The coming of Amotekun has also brought up the age-old debate on the desirability or otherwise of state police. Even the Presidency was reported to be uncomfortable with the coming of the security outfit and had summoned the state governors to Abuja over the development. Also, the Northern Youth Council issued a statement challenging the setting up of Amotekun and describing it as a military wing of the Oodua Peoples Congress (OPC). It furthered averred that Amotekun was in the same league as Boko Haram and the Indigenous Group of Biafra (IPOB) and, therefore, unconstitutional.
There have, however, also been strong demonstrations of support for the outfit, with many informed Nigerians, including the Nobel laureate, Prof. Wole Soyinka, describing it as a fulfillment of the yearnings of the people and an unexpected New year gift. Even Prof. Itse Sagay, Chairman of the Presidential Advisory Committee against Corruption backs the organisation, saying that there is no law precluding the states from providing for their security, especially as the governors are the chief security officers of their states.
Amotekun will be funded by the six state governments of Osun, Oyo, Ondo, Ekiti, Ogun and Lagos with each contributing 20 patrol vehicles, while Oyo contributed 33. Membership of the organisation will be drawn from the various local vigilance groups, the police and new recruits who will be properly trained and hopefully paid at least the minimum wage of 30,000.
I believe the Amotekun is an idea whose time has come. There is no hiding the fact that the South West region, like the North Central and some other regions in the country, has been reeling under the onslaught of criminal elements both from within and outside the region. Beyond armed robbers, the highways in the region have become unsafe, with reports of kidnapping by foreign elements becoming the order of the day last year. Innocent travelers were kidnapped with impunity with the federal government and the regular security agents hardly able to do much about it as they often don’t know the terrain and even their commitment to bringing the criminals to book is, in the perception of many people, suspect. It began to appear at a time that the South West and some other regions in the country were in the grip of foreign elements who were at liberty to ride roughshod over them. Even in our cities, there appears to be a suspicious encirclement of the streets by foreigners apparently disguised as okada operators, idling around and watching the neigbourhoods to the discomfort of residents.
It is, therefore, not out of place to have an organisation such as the Amotekun to provide some level of comfort and confidence on the readiness and ability of the state governments to ensure their safety. It is, indeed, a response to the seeming helplessness of the people that the governors came up with the Amotekun project.

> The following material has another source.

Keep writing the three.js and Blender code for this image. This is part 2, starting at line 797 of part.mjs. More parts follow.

Every effort, however, must be made to guard against any debilitating and undue bureaucracy on this scheme. The idea of Amotekun as a uniform-wearing organisation with its attendant implications may not augur well for its successful operation. This is because such uniforms often confer a sense of authority that is subject to abuse. The idea of an omnibus body with offices and patrol vehicles may make the outfit look like just the regular police. Even the vehicles are subject to abuse while huge funds will be committed to payment of salaries.

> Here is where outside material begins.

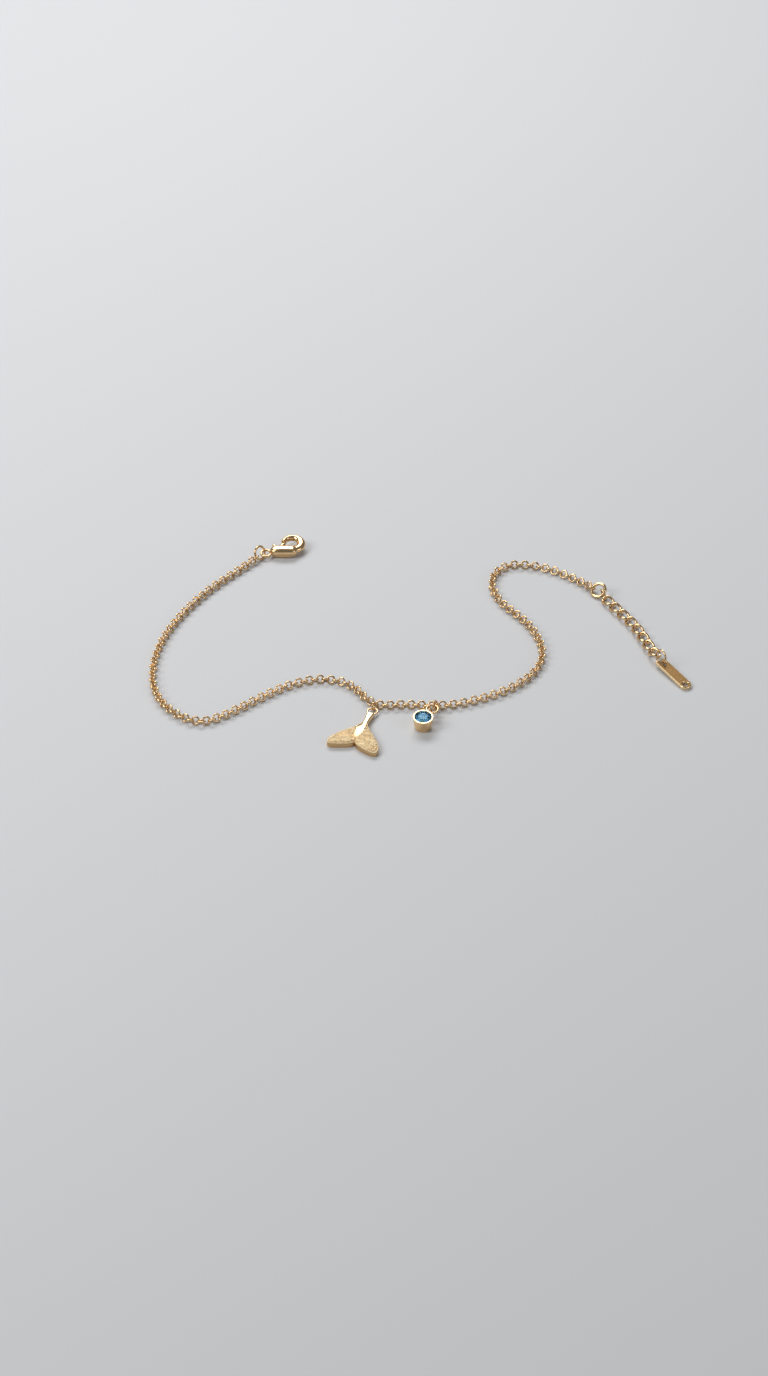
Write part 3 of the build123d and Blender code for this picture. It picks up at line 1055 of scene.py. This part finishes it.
gate_arm = arm(pin_place[:2], 0.70, (2.95, 3.4), 0.50, 0.54)
thumb_arm = arm(pin_place[:2], 0.60, (0.6, 3.1), 0.40, 0.50)
lever_voxel, lever_smoothing = 0.05, 6
vertices, faces = cast([gate_arm, thumb_arm], lever_voxel, lever_smoothing)
make_piece(
    "visual_clasp_lever",
    in_clasp(vertices),
    faces,
    polished_gold,
    "polished_gold_plate",
    ("clasp_lever",),
    body="clasp_lever",
)
refinish("clasp_pin", polished_gold)

# %% [markdown]
# ## Bezel cup
#
# The cup is turned on a lathe: a slightly flared wall, a pocket for the stone and a rim that is
# pushed over the stone and burnished, so the rim is round and bright. It is made here the same
# way, by turning a half section about the cup's axis.

# %% Turn the cup
def lathe(section, middle, directions, steps=96):
    """A half section of (radius, height), from axis to axis, turned about the third direction."""
    turn = np.linspace(0, 2 * math.pi, steps, endpoint=False)
    spokes = np.outer(np.cos(turn), directions[0]) + np.outer(np.sin(turn), directions[1])
    section = np.asarray(section)
    vertices = (
        middle + section[:, 0, None, None] * spokes + section[:, 1, None, None] * directions[2]
    ).reshape(-1, 3)
    return vertices, band_faces(len(section), steps)


def corner(middle, radius, start, end, steps=6):
    """A quarter round of a section, between two bearings in degrees."""
    turn = np.radians(np.linspace(start, end, steps))
    return [(middle[0] + radius * math.cos(t), middle[1] + radius * math.sin(t)) for t in turn]


cup_lean = math.radians(4.0)  # the face tips towards the front
level, tip = math.cos(cup_lean), math.sin(cup_lean)
cup_axes = np.array([(1, 0, 0), (0, level, tip), (0, -tip, level)])
cup_base, cup_top, cup_lip = 1.95, 2.3, 1.95  # radii of the foot, the rim and its mouth
cup_tall = 3.15
foot_round, rim_round, mouth_round = 0.14, 0.08, 0.06
lip_depth, lip_slope = 0.30, 0.04
pocket_radius, pocket_floor = 2.1, 2.55
well_radius, well_top, well_floor = 1.2, 1.6, 0.4
on_axis = 0.001  # a ring of no radius would have faces of no size
cup_foot = np.array([0.25, -30.2, cup_base * tip])
cup_section = [
    (on_axis, 0),
    *corner((cup_base - foot_round, foot_round), foot_round, -90, 0),
    *corner((cup_top - rim_round, cup_tall - rim_round), rim_round, 0, 90),
    *corner((cup_lip + mouth_round, cup_tall - mouth_round), mouth_round, 90, 180),
    (cup_lip, cup_tall - lip_depth),
    (pocket_radius, cup_tall - lip_depth - lip_slope),
    (pocket_radius, pocket_floor),
    (well_radius, well_top),
    (well_radius, well_floor),
    (on_axis, well_floor),
]
cup = lathe(cup_section, cup_foot, cup_axes)
cup_eye_outside, cup_eye_wire, cup_eye_high = 2.45, 0.42, 1.7
cup_eye_bearing = math.radians(63.0)
cup_eye_radius = (cup_eye_outside - cup_eye_wire) / 2
outwards = math.cos(cup_eye_bearing) * cup_axes[0] + math.sin(cup_eye_bearing) * cup_axes[1]
wall_there = cup_base + (cup_top - cup_base) * cup_eye_high / cup_tall
cup_eye_middle = cup_foot + outwards * (wall_there + cup_eye_radius) + cup_axes[2] * cup_eye_high
reach_to_wall = 2.62  # radians from straight out to where the wire meets the wall
eye_steps = 60
turn = np.linspace(-reach_to_wall, reach_to_wall, eye_steps)
eye_path = cup_eye_middle + cup_eye_radius * (
    np.outer(np.cos(turn), outwards) + np.outer(np.sin(turn), cup_axes[2])
)
eye_flat = np.cross(outwards, cup_axes[2])
cup_eye = sweep_wire(eye_path, eye_flat, cup_eye_wire, eye_sides, closed=False)
turned_edge = 40.0  # degrees: the cup's foot and rim turn at least this sharply
make_piece(
    "visual_bezel_cup",
    *join([cup, cup_eye]),
    polished_gold,
    "polished_gold_plate",
    ("bezel_cup",),
    turned_edge,
)

# %% [markdown]
# ## Blue stone
#
# The stone is a clear blue crystal with flat facets. In a closed cup a cutter backs it with
# foil, which throws the light back up. So the crown is tinted crystal that bends light, and the
# facets below the girdle are a pale blue mirror. Light goes in through the crown, strikes a few
# mirrors and comes out again, which gives the play of light and dark patches. The crown has a
# thin blue coating, so what it reflects is blue too.

# %% Crystal and foil
def crystal():
    """Clear blue crystal, polished flat."""
    material, tree = empty_material("blue_crystal")
    place = add_node(tree, "TexCoord").outputs["Object"]
    zones = add_node(tree, "TexNoise", {"Vector": place, "Scale": per_mm(1.2), "Detail": 1.0})
    tone = add_node(
        tree,
        "Mix",
        {"Factor": zones.outputs["Fac"], "A": linear("#6CBBEE"), "B": linear("#98D4F8")},
        data_type="RGBA",
    )
    shader = add_node(
        tree,
        "BsdfPrincipled",
        {
            "Base Color": tone.outputs["Result"],
            "Roughness": 0.01,
            "IOR": 1.62,
            "Specular Tint": linear("#7CC0EE"),
            "Transmission Weight": 1.0,
        },
    )
    add_node(tree, "OutputMaterial", {"Surface": shader.outputs["BSDF"]})
    return material


def foil():
    """Pale blue mirror foil, pressed on the facets from behind."""
    material, tree = empty_material("blue_foil")
    place = add_node(tree, "TexCoord").outputs["Object"]
    press = add_node(tree, "TexNoise", {"Vector": place, "Scale": per_mm(0.6), "Detail": 2.0})
    tone = add_node(
        tree,
        "Mix",
        {"Factor": press.outputs["Fac"], "A": linear("#D4EEFB"), "B": linear("#F4FBFF")},
        data_type="RGBA",
    )
    bump = add_node(
        tree,
        "Bump",
        {"Height": press.outputs["Fac"], "Strength": 0.15, "Distance": 0.02 * MM},
    )
    shader = add_node(
        tree,
        "BsdfPrincipled",
        {
            "Base Color": tone.outputs["Result"],
            "Metallic": 1.0,
            "Roughness": 0.30,
            "Normal": bump.outputs["Normal"],
        },
    )
    add_node(tree, "OutputMaterial", {"Surface": shader.outputs["BSDF"]})
    return material


refinish("bezel_stone", crystal())
stone_mesh = nodes["bezel_stone"].data
stone_mesh.materials.append(foil())
faces_down = -0.2  # how far a facet's direction is below level, where the foil starts
for polygon in stone_mesh.polygons:
    polygon.material_index = 1 if polygon.normal.dot(Vector(cup_axes[2])) < faces_down else 0
stone_mesh.shade_flat()
print("foiled facets:", sum(polygon.material_index for polygon in stone_mesh.polygons))

# %% [markdown]
# ## Floor, light and camera
#
# Small polished metal shows mostly what is around it. A pale floor lights it from below, a
# broad lamp above and behind gives the long soft highlights, and a grey surround keeps dark
# shapes in the reflections, so that the wire still looks round. All of it stays at a plain
# level, at which a colour shows about as it is written.

# %% Floor
floor_size = 4.0
floor_mesh = bpy.data.meshes.new("floor")
half = floor_size / 2
floor_mesh.from_pydata(
    [(-half, -half, 0), (half, -half, 0), (half, half, 0), (-half, half, 0)], [], [(0, 1, 2, 3)]
)
floor_material, floor_tree = empty_material("floor_paper")
floor_shader = add_node(
    floor_tree, "BsdfPrincipled", {"Base Color": linear("#D9DADC"), "Roughness": 0.85}
)
add_node(floor_tree, "OutputMaterial", {"Surface": floor_shader.outputs["BSDF"]})
floor_mesh.materials.append(floor_material)
floor = bpy.data.objects.new("floor", floor_mesh)
bpy.context.scene.collection.objects.link(floor)
print("floor:", floor_size, "m across")

# %% Lamps and surround
world = bpy.data.worlds.new("studio")
world.use_nodes = True
world.node_tree.nodes.clear()
surround = add_node(
    world.node_tree, "Background", {"Color": linear("#CDCECF"), "Strength": 0.30}
)
add_node(world.node_tree, "OutputWorld", {"Surface": surround.outputs["Background"]})
bpy.context.scene.world = world


def add_lamp(name, place, target, size, watts):
    """A rectangular soft lamp that faces a target, all in metres."""
    lamp_data = bpy.data.lights.new(name, "AREA")
    lamp_data.shape = "RECTANGLE"
    lamp_data.size, lamp_data.size_y = size
    lamp_data.energy = watts
    lamp = bpy.data.objects.new(name, lamp_data)
    bpy.context.scene.collection.objects.link(lamp)
    lamp.location = place
    lamp.rotation_euler = (Vector(target) - Vector(place)).to_track_quat("-Z", "Y").to_euler()
    print(f"{name}: {watts} W")


add_lamp("back_softbox", (-0.12, 0.50, 0.55), (0, 0, 0), (0.60, 0.30), 3.4)
add_lamp("left_softbox", (-0.50, -0.15, 0.50), (0, 0, 0), (0.30, 0.40), 2.0)
add_lamp("right_fill", (0.55, -0.30, 0.40), (0, 0, 0), (0.35, 0.35), 0.6)

# %% Camera
camera_aim = Vector((-8.7, -1.3, 0)) * MM
camera_distance = 0.7538
camera_elevation = math.radians(38.05)
camera_depression = math.radians(38.753)
camera_turn = math.radians(-0.0176)
camera_data = bpy.data.cameras.new("camera")
camera_data.lens = 85
camera_data.sensor_width = 36
camera = bpy.data.objects.new("camera", camera_data)
bpy.context.scene.collection.objects.link(camera)
camera.location = camera_aim + camera_distance * Vector(
    (0, -math.cos(camera_elevation), math.sin(camera_elevation))
)
camera.rotation_euler = (math.pi / 2 - camera_depression, 0, camera_turn)
bpy.context.scene.camera = camera
bpy.context.scene.view_settings.view_transform = "Standard"
print("camera place in m:", [round(place, 3) for place in camera.location])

I would have thought that what the extant security problems require is more of serious intelligence gathering using a network involving mostly the local people — transport operators, vulcanisers, marketmen and women, restaurant operators and even the traditional rulers. These persons would have easy access to a kind of control centre which would be able to speedily mobilise a capable rapid response squad to trouble spots and act only in the best interest of the people, unlike some of the national security personnel who may actually have their loyalties elsewhere, as has been demonstrated in some parts of the country, especially in Plateau State.
Even the uniform of the Amotekun is more likely to be a barrier to effective intelligence gathering, than an asset. Their uniforms will stand them out from the people they are supposed to mingle with, unless there will be a distinct non-uniformed intelligence unit in the agency. It is also hoped that the Amotekun operatives will not add to the layer of security checkpoints harassing and extorting commuters on the highways. I think we already have enough of that.

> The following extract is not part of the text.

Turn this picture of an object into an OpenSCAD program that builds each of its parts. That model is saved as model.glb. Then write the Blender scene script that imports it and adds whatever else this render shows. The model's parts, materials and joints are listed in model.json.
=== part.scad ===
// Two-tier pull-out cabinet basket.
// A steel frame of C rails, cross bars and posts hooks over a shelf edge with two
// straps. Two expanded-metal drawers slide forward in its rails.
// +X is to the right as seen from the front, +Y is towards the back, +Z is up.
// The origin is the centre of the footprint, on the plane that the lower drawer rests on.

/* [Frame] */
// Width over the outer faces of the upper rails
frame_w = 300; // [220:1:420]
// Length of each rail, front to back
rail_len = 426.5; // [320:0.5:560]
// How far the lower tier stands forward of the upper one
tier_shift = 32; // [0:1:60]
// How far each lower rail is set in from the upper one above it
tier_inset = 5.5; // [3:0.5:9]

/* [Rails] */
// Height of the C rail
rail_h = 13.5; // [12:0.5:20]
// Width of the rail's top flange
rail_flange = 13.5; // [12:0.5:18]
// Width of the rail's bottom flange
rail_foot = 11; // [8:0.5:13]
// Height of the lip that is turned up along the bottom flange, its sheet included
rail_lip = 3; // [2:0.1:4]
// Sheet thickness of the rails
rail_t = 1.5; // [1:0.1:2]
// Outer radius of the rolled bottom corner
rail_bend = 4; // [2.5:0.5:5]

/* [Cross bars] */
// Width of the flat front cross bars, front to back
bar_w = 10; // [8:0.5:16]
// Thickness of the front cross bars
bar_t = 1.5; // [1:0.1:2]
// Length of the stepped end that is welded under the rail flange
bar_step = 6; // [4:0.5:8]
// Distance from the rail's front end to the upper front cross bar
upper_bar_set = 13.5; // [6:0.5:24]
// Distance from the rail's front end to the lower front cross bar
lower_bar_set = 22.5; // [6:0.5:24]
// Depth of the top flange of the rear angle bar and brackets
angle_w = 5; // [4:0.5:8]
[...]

The operatives of this outfit should be properly equipped with communication gadgets and every other thing they require to make a real difference in the security of the lives of the people they are employed to serve. The Amotekun should not be a source of concern to anyone outside the region, and any law abiding person within the region. Above all, let the governors stay true to their promise not to use the Amotekun for personal political projects. Doing so will defeat the purpose of the establishment of the outfit. Let the Amotekun prowl, and bite when necessary.